At 1:46 p.m. Hal Raphael exits the front door. At 2:23 p.m. Brooke Wakefield exits the front door. At 2:27 p.m. a woman carrying a backpack enters the front door. At 2:32 p.m. Wren Melody exits the front door. At 2:40 p.m. a man carrying a large cardboard box enters the front door. At 2:57 p.m. Keith and Magdalene enter the back door—her with a partially eaten ice cream cone, him carrying several paper Sandcastle shopping bags. At 3:03 p.m. Sarah Samuelson exits the back door.
I’m not surprised to see Keith and Magdalene use the back door—any more than I would be Christopher—but I wonder why Sarah left through the back door, especially since she entered through the front.
At 3:07 p.m. a man exits the front door. He appears to be the one who entered with the large cardboard box earlier but it’s difficult to be certain. At 4:17 p.m. a delivery person (I can’t be sure whether the person is male or female) passes a package to someone through the back door but doesn’t go in.
At 5:21 p.m. a man exits the front door. At 5:28 p.m. a woman exits the front door. At 5:44 p.m. Hal Raphael enters the front door. At 6:01 p.m
. Keith’s mom Derinda Dacosta enters the front door carrying a precariously stacked pile of presents.
At 7:26 p.m. a woman enters the front door. At 7:36 p.m. a man enters the front door. At 8:07 p.m. Hal Raphael exits the front door.

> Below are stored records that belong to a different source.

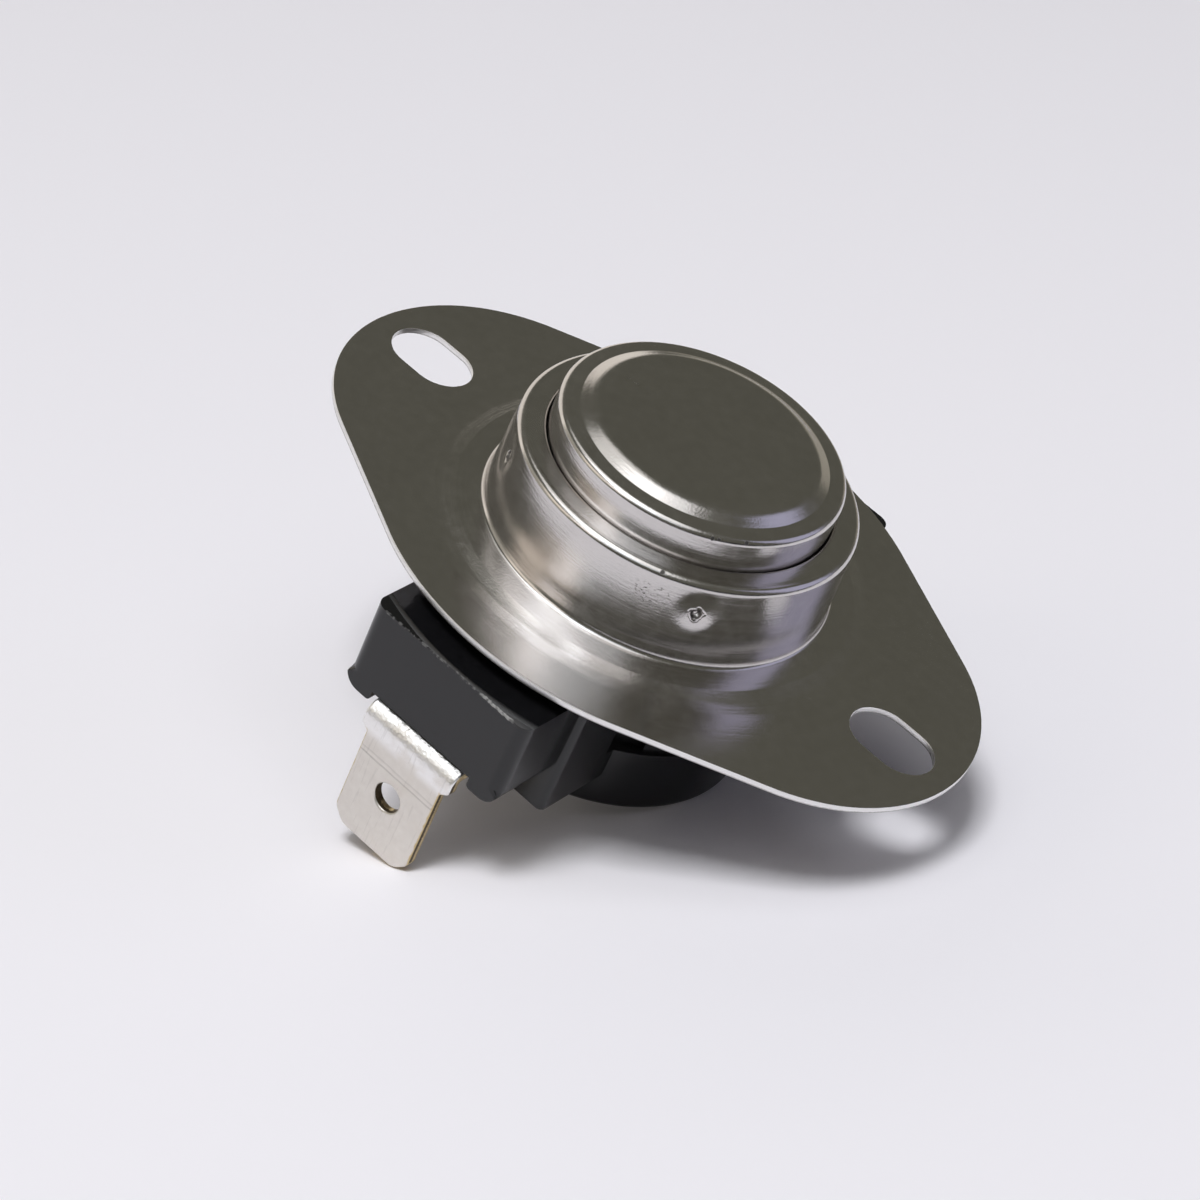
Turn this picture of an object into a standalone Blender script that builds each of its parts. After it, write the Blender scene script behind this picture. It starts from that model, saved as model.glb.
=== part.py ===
"""Snap-disc bimetal thermostat with a slotted mounting flange.

The origin lies on the sensing cap's axis, in the plate's cap-side face. +Z points out of the cap, and
+X runs along the plate. The two terminals leave the housing towards -Y and +Y and bend to point along -Z.
"""
import math

import bmesh
import bpy
from mathutils import Matrix, Vector

MM = 0.001

# Mounting plate. Its outline is two end arcs and two flatter waist arcs, joined by tangents.
SHEET = 0.45 * MM
SLOT_SPACING = 40.5 * MM
SLOT_WIDTH = 4.42 * MM
SLOT_LENGTH = 6.04 * MM
SLOT_MARGIN = 1.62 * MM
END_RADIUS = 12.56 * MM
WAIST_WIDTH = 36.92 * MM
WAIST_RADIUS = 19.8 * MM

# Drawn collar in the middle of the plate, measured on its outside.
COLLAR_FOOT_RADIUS = 11.77 * MM
COLLAR_TAPER = 0.27 * MM
COLLAR_HEIGHT = 6.7 * MM
LIP_DROP = 0.15 * MM
SHOULDER_RADIUS = 0.47 * MM
FOOT_FILLET = 0.5 * MM
RING_HEIGHT = 0.4 * MM
RING_WIDTH = 3.4 * MM
RING_CURVE = 3.0 * MM
RING_EDGE_RADIUS = 0.6 * MM
LIP_CURVE = 1.5 * MM
STAKE_HEIGHT = 4.5 * MM
STAKE_DEPTH = 0.3 * MM
STAKE_RADIUS = 0.4 * MM
STAKE_ANGLE = 44.4

# Sensing cap. It stands in the collar's hole with a small gap all round.
CAP_RADIUS = 9.62 * MM
CAP_SHEET = 0.4 * MM
CAP_CLEARANCE = 0.16 * MM
CAP_STAND = 2.35 * MM
CAP_CENTRE_RADIUS = 8.36 * MM
CAP_CENTRE_SLOPE = 0.92 * MM
CAP_CENTRE_RISE = 0.47 * MM
CAP_CENTRE_CURVE = 1.3 * MM
CAP_FOOT_WIDTH = 1.0 * MM
CAP_FOOT_CURVE = 0.2 * MM
CAP_RIM_DROP = 0.12 * MM
CAP_RIM_RADIUS = 0.42 * MM

# Gap between pieces that touch in the real object.
FIT_GAP = 0.2 * MM
CONTACT_GAP = 0.1 * MM

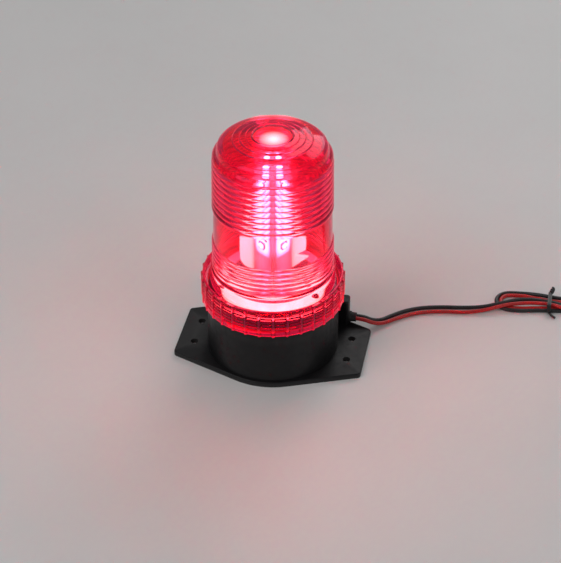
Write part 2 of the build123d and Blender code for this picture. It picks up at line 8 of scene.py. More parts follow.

At 8:14 p.m. a figure in a hoodie who could be male or female attempts to enter the front door. After a few moments he or she turns and leaves, and there are no more comings or goings.
Realizing this is going to take a lot longer than I thought, I copy the files and paste them to my desktop and then into my Dropbox folder, which I can access anywhere from my phone—that way if I find myself with a free moment as I’m doing other things I can watch the footage. Otherwise it’ll take too long to get through it all.
I’m not exactly sure what to do about it, but there are several people entering and or exiting that I can’t identify. I’m assuming most of them are guests, but it’s difficult to tell when they don’t have luggage. And even when it comes to those I believe I am identifying, I can’t be absolutely certain, given the quality of the footage, that I’m identifying them correctly—especially the ones I’ve only seen pictures of.
Day 67
Day 67
My mom called today but instead of offering any compassion or comfort or sympathy she let me know that her preacher told her the reason Magdalene was taken was because my and Keith’s relationship is an abomination to God.
So let me get this straight. God, who created me the way I am, is punishing me for loving Keith. God is love yet God punishes me for loving someone? Really???? Because I enjoy the company of and sex with a man instead of a woman, God has my innocent three-year-old daughter abducted?